═════ DATA EXTRACT

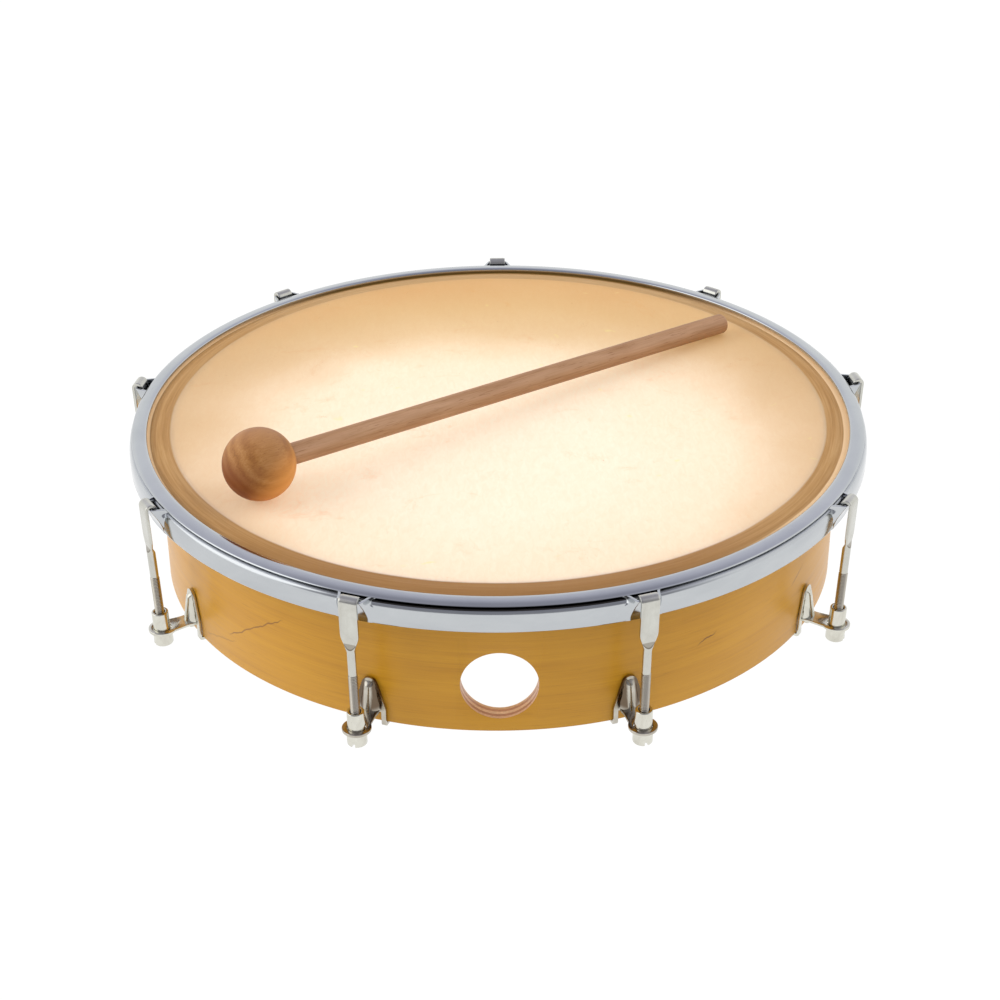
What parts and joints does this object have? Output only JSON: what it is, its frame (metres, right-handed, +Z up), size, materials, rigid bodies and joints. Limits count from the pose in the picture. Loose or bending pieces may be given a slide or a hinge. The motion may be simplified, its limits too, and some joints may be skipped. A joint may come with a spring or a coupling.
{
  "type": "tunable hand drum",
  "caption": "Round frame drum with a natural skin head, metal counter hoop, hook tensioners, a thumb hole in the plywood shell and a wooden ball mallet.",
  "frame": {"origin": "centre of the footprint, on the plane of the bracket feet's undersides; the drum's own axis is 4.1 mm towards -Y of it, because the nine posts are not symmetric front to back", "axes": "+Z up through the skin, -Y towards the thumb hole, +X to the right when the thumb hole faces the viewer"},
  "size_m": [0.329, 0.3258, 0.0961],
  "materials": {
    "plywood": "amber lacquer, semi-gloss",
    "skin": "dry natural hide, translucent",
    "chrome": "bright chrome plate",
    "nickel": "nickel plate",
    "steel_wire": "plain drawn wire",
    "rivet_metal": "plain",
    "beech": "bare sanded",
    "beech_head": "bare sanded, end grain"
  },
  "bodies": {
    "drum": {"shell": "plywood", "counter_hoop": "chrome", "flesh_hoop": "steel_wire", "skin_head": "skin", "bracket_1": "nickel", "bracket_rivet_1": "rivet_metal", "bracket_2": "nickel", "bracket_rivet_2": "rivet_metal", "bracket_3": "nickel", "bracket_rivet_3": "rivet_metal", "bracket_4": "nickel", "bracket_rivet_4": "rivet_metal", "bracket_5": "nickel", "bracket_rivet_5": "rivet_metal", "bracket_6": "nickel", "bracket_rivet_6": "rivet_metal", "bracket_7": "nickel", "bracket_rivet_7": "rivet_metal", "bracket_8": "nickel", "bracket_rivet_8": "rivet_metal", "bracket_9": "nickel", "bracket_rivet_9": "rivet_metal"},
    "nut_1": {"tension_nut_1": "nickel"},
    "hook_1": {"tension_hook_1": "nickel"},
    "nut_2": {"tension_nut_2": "nickel"},
    "hook_2": {"tension_hook_2": "nickel"},
    "nut_3": {"tension_nut_3": "nickel"},
    "hook_3": {"tension_hook_3": "nickel"},
    "nut_4": {"tension_nut_4": "nickel"},
    "hook_4": {"tension_hook_4": "nickel"},
    "nut_5": {"tension_nut_5": "nickel"},
    "hook_5": {"tension_hook_5": "nickel"},
    "nut_6": {"tension_nut_6": "nickel"},
    "hook_6": {"tension_hook_6": "nickel"},
    "nut_7": {"tension_nut_7": "nickel"},
    "hook_7": {"tension_hook_7": "nickel"},
    "nut_8": {"tension_nut_8": "nickel"},
    "hook_8": {"tension_hook_8": "nickel"},
    "nut_9": {"tension_nut_9": "nickel"},
    "hook_9": {"tension_hook_9": "nickel"},
    "mallet": {"mallet_head": "beech_head", "mallet_handle": "beech"}
  },
  "joints": [
    {"name": "nut_1_turn", "type": "hinge", "parent": "drum", "child": "nut_1", "pos_m": [0, 0.1571, 0.0015], "axis": [0, -0.0384, -0.9993], "range_deg": [0, 2520]},
    {"name": "hook_1_slide", "type": "slide", "parent": "drum", "child": "hook_1", "axis": [0, 0.0384, 0.9993], "range_m": [0, 0.0049]},
    {"name": "nut_2_turn", "type": "hinge", "parent": "drum", "child": "nut_2", "pos_m": [-0.10362, 0.11939, 0.0015], "axis": [0.0247, -0.0294, -0.9993], "range_deg": [0, 2520]},
    {"name": "hook_2_slide", "type": "slide", "parent": "drum", "child": "hook_2", "axis": [-0.0247, 0.0294, 0.9993], "range_m": [0, 0.0049]},
    {"name": "nut_3_turn", "type": "hinge", "parent": "drum", "child": "nut_3", "pos_m": [-0.15875, 0.02389, 0.0015], "axis": [0.0378, -0.0067, -0.9993], "range_deg": [0, 2520]},
    {"name": "hook_3_slide", "type": "slide", "parent": "drum", "child": "hook_3", "axis": [-0.0378, 0.0067, 0.9993], "range_m": [0, 0.0049]},
    {"name": "nut_4_turn", "type": "hinge", "parent": "drum", "child": "nut_4", "pos_m": [-0.1396, -0.0847, 0.0015], "axis": [0.0332, 0.0192, -0.9993], "range_deg": [0, 2520]},
    {"name": "hook_4_slide", "type": "slide", "parent": "drum", "child": "hook_4", "axis": [-0.0332, -0.0192, 0.9993], "range_m": [0, 0.0049]},
    {"name": "nut_5_turn", "type": "hinge", "parent": "drum", "child": "nut_5", "pos_m": [-0.05513, -0.15558, 0.0015], "axis": [0.0131, 0.0361, -0.9993], "range_deg": [0, 2520]},
    {"name": "hook_5_slide", "type": "slide", "parent": "drum", "child": "hook_5", "axis": [-0.0131, -0.0361, 0.9993], "range_m": [0, 0.0049]},
    {"name": "nut_6_turn", "type": "hinge", "parent": "drum", "child": "nut_6", "pos_m": [0.05513, -0.15558, 0.0015], "axis": [-0.0131, 0.0361, -0.9993], "range_deg": [0, 2520]},
    {"name": "hook_6_slide", "type": "slide", "parent": "drum", "child": "hook_6", "axis": [0.0131, -0.0361, 0.9993], "range_m": [0, 0.0049]},
    {"name": "nut_7_turn", "type": "hinge", "parent": "drum", "child": "nut_7", "pos_m": [0.1396, -0.0847, 0.0015], "axis": [-0.0332, 0.0192, -0.9993], "range_deg": [0, 2520]},
    {"name": "hook_7_slide", "type": "slide", "parent": "drum", "child": "hook_7", "axis": [0.0332, -0.0192, 0.9993], "range_m": [0, 0.0049]},
    {"name": "nut_8_turn", "type": "hinge", "parent": "drum", "child": "nut_8", "pos_m": [0.15875, 0.02389, 0.0015], "axis": [-0.0378, -0.0067, -0.9993], "range_deg": [0, 2520]},
    {"name": "hook_8_slide", "type": "slide", "parent": "drum", "child": "hook_8", "axis": [0.0378, 0.0067, 0.9993], "range_m": [0, 0.0049]},
    {"name": "nut_9_turn", "type": "hinge", "parent": "drum", "child": "nut_9", "pos_m": [0.10362, 0.11939, 0.0015], "axis": [-0.0247, -0.0294, -0.9993], "range_deg": [0, 2520]},
    {"name": "hook_9_slide", "type": "slide", "parent": "drum", "child": "hook_9", "axis": [0.0247, 0.0294, 0.9993], "range_m": [0, 0.0049]},
    {"name": "mallet_lift", "type": "slide", "parent": "drum", "child": "mallet", "axis": [0, 0, 1], "range_m": [0, 0.12]}
  ],
  "couplings": [
    {"joint": "nut_1_turn", "follows": "hook_1_slide", "rad_per_m": 8976},
    {"joint": "nut_2_turn", "follows": "hook_2_slide", "rad_per_m": 8976},
    {"joint": "nut_3_turn", "follows": "hook_3_slide", "rad_per_m": 8976},
    {"joint": "nut_4_turn", "follows": "hook_4_slide", "rad_per_m": 8976},
    {"joint": "nut_5_turn", "follows": "hook_5_slide", "rad_per_m": 8976},
    {"joint": "nut_6_turn", "follows": "hook_6_slide", "rad_per_m": 8976},
    {"joint": "nut_7_turn", "follows": "hook_7_slide", "rad_per_m": 8976},
    {"joint": "nut_8_turn", "follows": "hook_8_slide", "rad_per_m": 8976},
    {"joint": "nut_9_turn", "follows": "hook_9_slide", "rad_per_m": 8976}
  ]
}
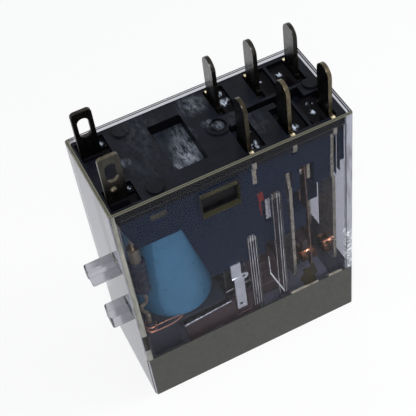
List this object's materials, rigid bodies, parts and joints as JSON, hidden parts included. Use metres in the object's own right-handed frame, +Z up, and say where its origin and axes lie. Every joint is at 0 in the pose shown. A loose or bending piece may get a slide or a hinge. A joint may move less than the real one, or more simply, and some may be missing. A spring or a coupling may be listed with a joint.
{
  "type": "plug-in relay",
  "caption": "Slim plug-in relay in a clear case with a moulded base, flat blades, an open view of the coil, armature and contact springs.",
  "frame": {"origin": "centre of the outside of the closed end of the case, on which the relay stands", "axes": "+Z up from the closed end towards the blades, X along the case with the coil end and its nibs at -X, Y across the case"},
  "size_m": [0.0326, 0.013, 0.0414],
  "materials": {
    "clear_case": "clear, slightly smoky moulded plastic",
    "band": "satin olive-grey",
    "black_moulding": "satin black moulding",
    "resin": "glossy cast resin",
    "blade_metal": "dull plated brass",
    "coil_blade_metal": "dull tinned brass",
    "contact_metal": "copper head with a bright face",
    "spring_metal": "thin copper-alloy strip",
    "iron": "plated iron",
    "clip_steel": "bright spring steel",
    "copper_wire": "enamelled copper wire",
    "blue_tape": "blue film tape",
    "card_plastic": "reddish-brown moulding",
    "lead_metal": "tinned wire",
    "diode_body": "dark glazed body"
  },
  "bodies": {
    "root": {"cover": "clear_case", "nameplate": "band", "base": "black_moulding", "sealing_resin": "resin", "coil_terminal_front": "coil_blade_metal", "coil_terminal_back": "coil_blade_metal", "nc_terminal_front": "blade_metal", "nc_terminal_back": "blade_metal", "com_terminal_front": "blade_metal", "com_terminal_back": "blade_metal", "no_terminal_front": "blade_metal", "no_terminal_back": "blade_metal", "nc_contact_front": "contact_metal", "nc_contact_back": "contact_metal", "no_contact_front": "contact_metal", "no_contact_back": "contact_metal", "core": "iron", "yoke": "iron", "bobbin": "black_moulding", "winding": "copper_wire", "coil_tape": "blue_tape", "hinge_spring": "clip_steel", "coil_post_front": "lead_metal", "coil_post_back": "lead_metal", "coil_lead_wires": "copper_wire", "back_lead": "lead_metal", "diode": "diode_body", "diode_leads": "lead_metal"},
    "armature": {"armature": "iron", "card": "card_plastic"},
    "contact_spring_front": {"contact_spring_front": "spring_metal", "moving_contact_front": "contact_metal"},
    "contact_spring_back": {"contact_spring_back": "spring_metal", "moving_contact_back": "contact_metal"}
  },
  "joints": [
    {"name": "armature_hinge", "type": "hinge", "parent": "root", "child": "armature", "pos_m": [-0.0011, 0, 0.0112], "axis": [0, 1, 0], "range_deg": [0, 6], "stiffness_Nm_per_rad": 0.004, "springref_deg": -8.59},
    {"name": "spring_flex_front", "type": "hinge", "parent": "root", "child": "contact_spring_front", "pos_m": [0.00887, -0.0032, 0.0286], "axis": [0, -1, 0], "range_deg": [0, 1.8], "stiffness_Nm_per_rad": 0.001},
    {"name": "spring_flex_back", "type": "hinge", "parent": "root", "child": "contact_spring_back", "pos_m": [0.00887, 0.0032, 0.0286], "axis": [0, -1, 0], "range_deg": [0, 1.8], "stiffness_Nm_per_rad": 0.001}
  ],
  "couplings": [
    {"joint": "spring_flex_front", "follows": "armature_hinge", "ratio": 0.3},
    {"joint": "spring_flex_back", "follows": "armature_hinge", "ratio": 0.3}
  ]
}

══════════

TASK PROMPT = Search the entries for the word "bending" and copy every line that has it.

RESULT FOR THIS TASK =
What parts and joints does this object have? Output only JSON: what it is, its frame (metres, right-handed, +Z up), size, materials, rigid bodies and joints. Limits count from the pose in the picture. Loose or bending pieces may be given a slide or a hinge. The motion may be simplified, its limits too, and some joints may be skipped. A joint may come with a spring or a coupling.
List this object's materials, rigid bodies, parts and joints as JSON, hidden parts included. Use metres in the object's own right-handed frame, +Z up, and say where its origin and axes lie. Every joint is at 0 in the pose shown. A loose or bending piece may get a slide or a hinge. A joint may move less than the real one, or more simply, and some may be missing. A spring or a coupling may be listed with a joint.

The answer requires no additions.